Delay a signal in time domain with a phase change in the frequency domain after FFT

Question

I have a problem with a basic time/frequency property implemented in a Matlab script. The property is:

I've tried to implement this in a Matlab script. I've supposed a sinusoidal signal with 5Hz of frequency value, Sampling frequency equal to 800Hz and I want to delay this signal by 1.8 seconds. So I've implemented this script:

Fs = 800;
Time_max = 4; % seconds
t = 0:(1/Fs):Time_max;
delay = 1.8; % One second of delay

f = 5; %Hz
y = sin(2 * pi * f * t);

figure
subplot(2,1,1)
plot(t,y);
xlabel('time (s)')
legend('Original');

%FFT
SIZE = 2^nextpow2(length(y));
Y = fft(y,SIZE);

df = Fs/SIZE;
f= -Fs/2:df:Fs/2 - df;

for k = 1:SIZE

    Y(k) = Y(k)*exp(-(1i*2*pi*f(k)*delay));

end

subplot(2,1,2)
plot(real(ifft(Y)),'r')
legend('Shifted');

And the output plot is :

Where is the problem? How can I achieve the correct time delay?

Thanks

Answer 1

The problem is not in the implementation, but lies within the properties of the FFT (respectively of the DFT): The formula you posted for a time delay is correct, but you have to keep in mind, that it you are doing a circular shift . This means that all the signal parts from 2.2s to 4.0s will be copied to the beginning of the output. This is exactly what you see:

The signal you want does start at 1.8s, but from 0 to 0.6837s there is the part which is inserted due to the circular shift. Small calculation: your input signal is 1 x 3201 , ie it will be zero-padded with 895 zeros. In seconds, this is 1.1187 seconds of zeros. The circular shift will insert the last 1.8s at the beginning, ie 1.8 - 1.1187 = 0.86 seconds will not be zeros but contain a sine. This is exactly the amount we see in the plot.

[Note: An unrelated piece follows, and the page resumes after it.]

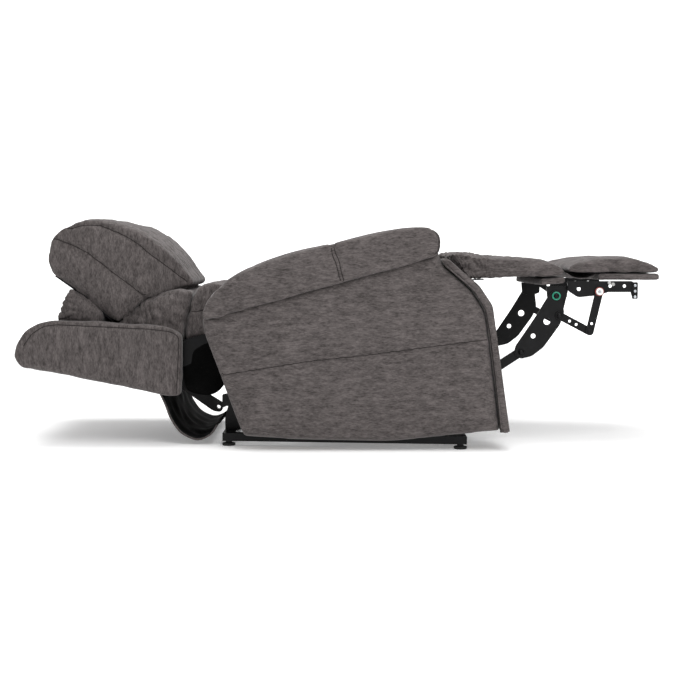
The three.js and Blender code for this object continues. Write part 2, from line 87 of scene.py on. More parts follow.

To avoid this effect, you have to pad the input signal with at least the amount of zeros by which you delay the signal. In your case that would be

Fs = 800;
Time_max = 4; % seconds
t = 0:(1/Fs):Time_max;
delay = 1.8; % One second of delay

f = 5; %Hz
y = sin(2 * pi * f * t);
y = [y, zeros(1,delay*Fs)];          % Zero-pad the signal by the amount of delay

SIZE = 2^nextpow2(length(y));
Y = fft(y,SIZE);

df = Fs/SIZE;
f= -Fs/2:df:Fs/2 - df;

for k = 1:SIZE
    Y(k) = Y(k)*exp(-(1i*2*pi*f(k)*delay));
end

td = (0:SIZE-1)/Fs;
yd = real(ifft(Y));

Which gives us

Answer 2

I believe you need to take a larger FFT to accommodate the shift/delay. You could force this by zero-padding the input with the proper number of zero's (> 1440 with your provided sampling frequency and delay amount). Then you get the desired result.

Your original plot had the tail wrapping around because the FFT/IFFT were limited to 4096 bins, which was not enough to incorporate the entire shifted signal + leading zeros.

Answer 3

You can try this:

Fs = 800;
Time_max = 4; % seconds
t = 0:(10/Fs):Time_max;
delay = 1.8; % One second of delay
f = 5; %Hz
y = sin(2 * pi * f * t);
figure;subplot(2,1,1);plot(t,y);xlabel('time (s)')
legend('Original');

w = 2*pi*f;
X=fft(y);
Y=X.*exp(-1i*w*(t+delay));
ynew = real(ifft(Y));
subplot(2,1,2);plot(ynew);
legend('Shifted');

Consider that using vectorized implementation, you can get rid of the for-loop .

the result would be such as follows: